One of the keys to being audit and investigations ready is to first assess your overall anti-fraud strategy. Take a snapshot and see what it looks like.

Your anti-fraud and investigations efforts should always be far more proactive than reactive in nature. Use the 70% barometer to gage your efforts. If the majority of your corporate investigation and anti-fraud efforts are heavily reactive (70% or above), then you’re in the red, your program is unhealthy and needs immediate attention.

If, however, the majority of your anti-fraud efforts are proactive (70% or above) then your program is in the black and more likely healthy. Given the nature of major fraud events, there is always a reactive component but that should NOT be the major emphasis of your anti-fraud program.

Conclusion
It’s imperative to determine if your company is fraud fit or ready to flat line. Being fraud fit and adequately prepared for investigation, fraud, compliance and audit events is a factor of how engaged your company is on a regular basis throughout the year and not on a once a year basis which, unfortunately, is the trap most businesses fall into.

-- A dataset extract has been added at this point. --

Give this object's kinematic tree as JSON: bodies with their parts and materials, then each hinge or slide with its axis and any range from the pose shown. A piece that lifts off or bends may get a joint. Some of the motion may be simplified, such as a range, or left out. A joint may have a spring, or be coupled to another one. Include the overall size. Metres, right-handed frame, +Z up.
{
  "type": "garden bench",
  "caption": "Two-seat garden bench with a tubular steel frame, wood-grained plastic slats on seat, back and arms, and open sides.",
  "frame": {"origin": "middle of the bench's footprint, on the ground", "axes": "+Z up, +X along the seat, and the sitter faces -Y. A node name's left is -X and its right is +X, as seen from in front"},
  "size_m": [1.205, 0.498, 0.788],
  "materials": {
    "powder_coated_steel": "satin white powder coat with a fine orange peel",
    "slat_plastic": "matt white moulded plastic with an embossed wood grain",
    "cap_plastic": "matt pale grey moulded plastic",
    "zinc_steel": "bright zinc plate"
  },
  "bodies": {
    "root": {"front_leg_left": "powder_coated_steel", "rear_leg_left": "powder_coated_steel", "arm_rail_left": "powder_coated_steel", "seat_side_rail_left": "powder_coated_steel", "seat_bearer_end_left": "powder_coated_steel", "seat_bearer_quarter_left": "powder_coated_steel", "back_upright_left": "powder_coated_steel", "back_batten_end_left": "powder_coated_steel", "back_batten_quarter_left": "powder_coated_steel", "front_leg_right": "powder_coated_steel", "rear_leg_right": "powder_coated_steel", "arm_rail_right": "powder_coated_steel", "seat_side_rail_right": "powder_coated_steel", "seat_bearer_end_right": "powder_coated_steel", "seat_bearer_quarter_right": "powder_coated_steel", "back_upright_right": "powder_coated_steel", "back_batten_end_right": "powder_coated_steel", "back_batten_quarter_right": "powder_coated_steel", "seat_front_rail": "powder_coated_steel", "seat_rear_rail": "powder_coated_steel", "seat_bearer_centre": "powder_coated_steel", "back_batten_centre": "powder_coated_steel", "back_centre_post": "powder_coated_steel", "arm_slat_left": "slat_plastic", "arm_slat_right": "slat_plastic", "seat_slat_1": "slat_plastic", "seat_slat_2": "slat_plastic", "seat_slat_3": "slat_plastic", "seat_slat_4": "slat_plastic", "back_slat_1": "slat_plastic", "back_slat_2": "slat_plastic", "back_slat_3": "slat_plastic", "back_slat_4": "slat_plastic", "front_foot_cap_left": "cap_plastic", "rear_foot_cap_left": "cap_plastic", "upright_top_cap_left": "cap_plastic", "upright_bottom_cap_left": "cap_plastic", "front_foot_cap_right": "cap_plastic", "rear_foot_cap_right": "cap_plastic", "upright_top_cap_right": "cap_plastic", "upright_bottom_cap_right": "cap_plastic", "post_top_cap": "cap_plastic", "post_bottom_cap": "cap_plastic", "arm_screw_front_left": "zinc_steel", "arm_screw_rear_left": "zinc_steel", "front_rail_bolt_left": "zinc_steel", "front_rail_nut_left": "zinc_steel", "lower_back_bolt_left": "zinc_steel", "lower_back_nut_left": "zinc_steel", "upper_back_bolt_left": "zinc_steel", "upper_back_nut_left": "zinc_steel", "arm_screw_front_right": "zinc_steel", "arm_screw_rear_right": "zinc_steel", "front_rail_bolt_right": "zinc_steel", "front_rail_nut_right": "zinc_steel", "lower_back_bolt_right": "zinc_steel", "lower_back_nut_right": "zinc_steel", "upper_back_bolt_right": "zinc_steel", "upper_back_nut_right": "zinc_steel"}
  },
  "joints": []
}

However, being fraud fit also involves readiness exercises, fraud training, employee awareness campaigns, effective management team interaction, program analysis and technological interaction which must be an ongoing process with regular assessment and robust enhancements made based on lessons learned and the changing nature of the global fraud landscape.

The alternative to fraud fitness is flat lining which could mean the death of your business through: increased losses, decreased investor confidence, negative publicity, significant liability, increased shareholder lawsuits, brand damage and decreased ROI. So, what’s it going to be?